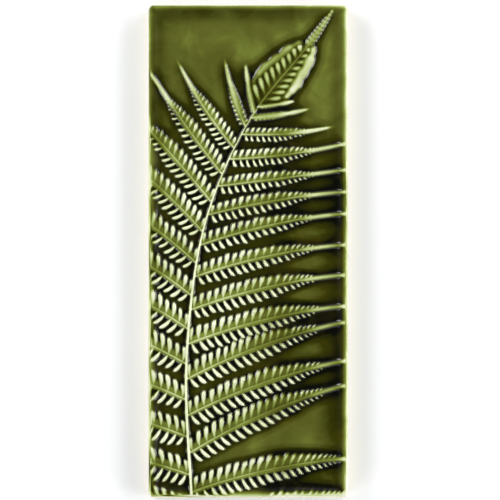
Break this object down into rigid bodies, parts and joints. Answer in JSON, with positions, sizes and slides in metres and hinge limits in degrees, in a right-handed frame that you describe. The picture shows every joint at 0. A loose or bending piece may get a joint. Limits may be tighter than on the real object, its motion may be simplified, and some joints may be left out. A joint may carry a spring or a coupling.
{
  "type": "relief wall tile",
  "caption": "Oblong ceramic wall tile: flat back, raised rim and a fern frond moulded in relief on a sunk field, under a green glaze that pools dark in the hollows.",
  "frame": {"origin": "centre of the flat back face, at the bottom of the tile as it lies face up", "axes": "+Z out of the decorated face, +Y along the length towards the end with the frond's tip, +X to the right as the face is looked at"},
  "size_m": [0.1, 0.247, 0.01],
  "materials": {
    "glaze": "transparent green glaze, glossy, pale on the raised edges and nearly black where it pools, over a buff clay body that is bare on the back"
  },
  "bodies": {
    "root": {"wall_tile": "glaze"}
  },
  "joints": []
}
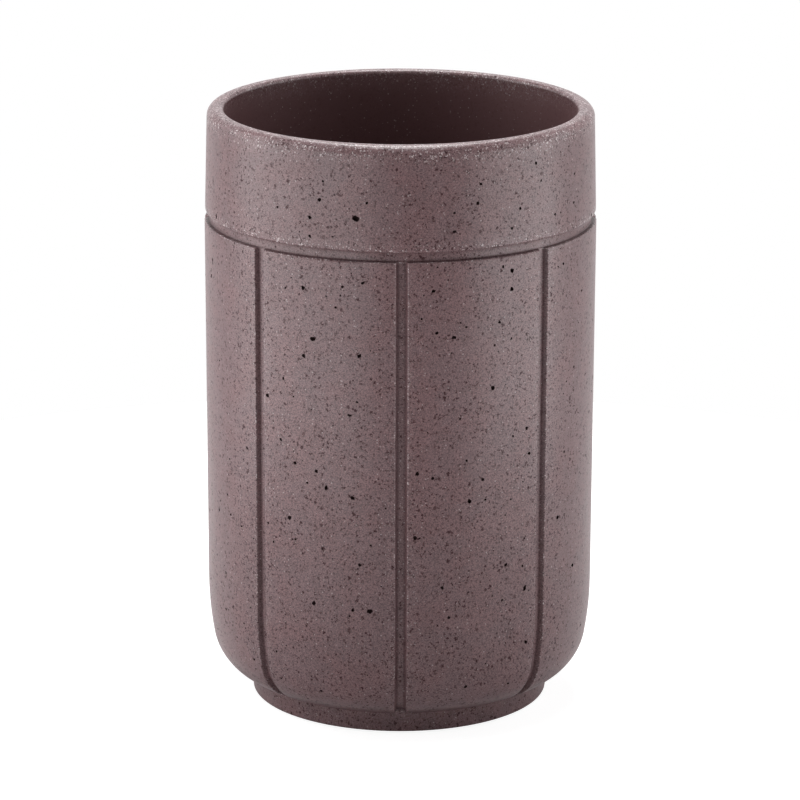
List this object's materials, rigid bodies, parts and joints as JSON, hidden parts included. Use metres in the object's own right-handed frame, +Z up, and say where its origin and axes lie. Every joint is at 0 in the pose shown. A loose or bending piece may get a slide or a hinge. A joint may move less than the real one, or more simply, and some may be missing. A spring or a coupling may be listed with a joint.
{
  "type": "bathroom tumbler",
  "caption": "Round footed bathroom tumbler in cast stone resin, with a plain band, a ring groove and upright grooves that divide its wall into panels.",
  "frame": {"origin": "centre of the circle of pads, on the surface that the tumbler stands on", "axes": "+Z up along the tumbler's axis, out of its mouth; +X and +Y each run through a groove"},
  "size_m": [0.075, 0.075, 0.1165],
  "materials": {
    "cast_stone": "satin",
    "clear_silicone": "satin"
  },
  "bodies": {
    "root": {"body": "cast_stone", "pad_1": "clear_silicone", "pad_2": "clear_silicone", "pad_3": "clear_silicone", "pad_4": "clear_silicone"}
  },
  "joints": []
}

**SET PROBLEM**
Read the lines above. Gather those in which the string "parts" is found.

**TASK RESPONSE**
Break this object down into rigid bodies, parts and joints. Answer in JSON, with positions, sizes and slides in metres and hinge limits in degrees, in a right-handed frame that you describe. The picture shows every joint at 0. A loose or bending piece may get a joint. Limits may be tighter than on the real object, its motion may be simplified, and some joints may be left out. A joint may carry a spring or a coupling.
List this object's materials, rigid bodies, parts and joints as JSON, hidden parts included. Use metres in the object's own right-handed frame, +Z up, and say where its origin and axes lie. Every joint is at 0 in the pose shown. A loose or bending piece may get a slide or a hinge. A joint may move less than the real one, or more simply, and some may be missing. A spring or a coupling may be listed with a joint.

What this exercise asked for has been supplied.